# When did you realize you were fat?



## squeezablysoft (Feb 23, 2017)

For me I think I realized it around age 7 or so, pretty much at the same time as I actually became overweight. Don't recall any particular moment of revelation, just this sense that fatness was part of who I was. Did any of you have a specific moment when it hit you? Did your sense of being fat pretty much match reality, like with me, or did it come a significant amount of time before or after you actually became overweight?


----------



## TwoSwords (Feb 26, 2017)

I suppose I've known since I was in elementary school, and I realized my legs were thicker than the legs of the kids next to me, but I never really considered myself "fat." Then, in third grade, I had a teacher who just entranced me with her ability to fill the classroom door, and it *really* didn't occur to me to think of myself as fat, all the way through high school, when... Well, a lot of things happened, but let's just say that through high school and into my first real job, I met a lot of very pretty fat girls, who I couldn't get out of my mind, and whenever I felt tempted to think of myself as fat, my mind would shoot back "not like her. Not like what you've been dreaming of."

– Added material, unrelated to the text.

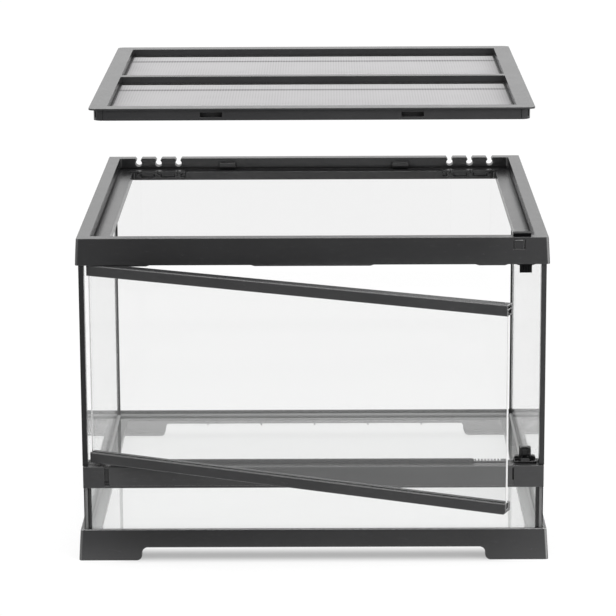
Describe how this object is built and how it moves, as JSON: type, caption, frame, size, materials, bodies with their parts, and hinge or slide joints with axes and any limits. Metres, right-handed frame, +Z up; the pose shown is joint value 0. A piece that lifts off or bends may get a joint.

It's only after years in my current workplace environment that I'm beginning to think I'm soft enough for my purposes. Looking at myself in the mirror now, while I don't have the size those lovely ladies had, my proportions aren't too different, and I don't feel quite as envious anymore. So, yes. I guess I feel "fat" now, and thank God.


----------



## RealMe (Feb 26, 2017)

I knew I weighed more than the other kids but I was never "fat" and didn't feel fat. Always had a flat stomach, no jiggle. But my legs were bigger, hips and butt definitely bigger, I was just... bigger. In high school I still wasn't "fat" but struggled with self image when I had to buy plus sized clothes. I first felt fat when I was around 25 after gaining weight, I think I weighed around 240. It was then that I started to have to squeeze into airline seats and since I traveled a lot it was a huge impact on my life. Also since I traveled to developing countries for work, it was at that weight when people started to hackle me in public when at the markets or walking along the streets. "Fat girl go home!" Other countries are not as accepting of obesity as the USA.


----------



## Tracii (Feb 27, 2017)

Late 20's I guess when I got up to 150 or so. Normally I was 110/ 115 so that seemed fat to me.


----------



## AmandaLynn (Mar 18, 2017)

I had a "fat moment" when realized I could no longer stuff myself into size 16 jeans. There was a time, not that long ago either that I would have considered a size 16 to be massive. These days I am lucky if I can get into a 20-22, lol.


----------



## Hugh Jaguy (Apr 10, 2017)

Like some of the others I knew in elementary school that my legs and arms were a little bigger than some of the other boys in my class. But it was in Jr. high when I really began to gain. Many painful things from my childhood caused me to dabble in drugs and alcohol at this time, but instead of continuing down that road, I replaced them with food. By the time I graduated high school, I was over 300 pounds. My heaviest weight was around 465, and now I weigh 360.


----------



## ssbbwhoneybee (Apr 11, 2017)

I realize I was fat when I was running out the door for the bus and twisted my ankle and my dad had to help me back in the house and he was struggling (True Story):blush:


----------



## AmandaLynn (Apr 11, 2017)

ssbbwhoneybee said:


> I realize I was fat when I was running out the door for the bus and twisted my ankle and my dad had to help me back in the house and he was struggling (True Story):blush:



I recently injured my ankle two fractures and some ligament damage but I was getting off the bus. Not fun at all.


----------



## Astarte (Apr 25, 2017)

I knew I was fat a long time before I actually became overweight. I just grew to fill up my mental image of myself.


----------



## TwoSwords (Apr 25, 2017)

Astarte said:


> I knew I was fat a long time before I actually became overweight. I just grew to fill up my mental image of myself.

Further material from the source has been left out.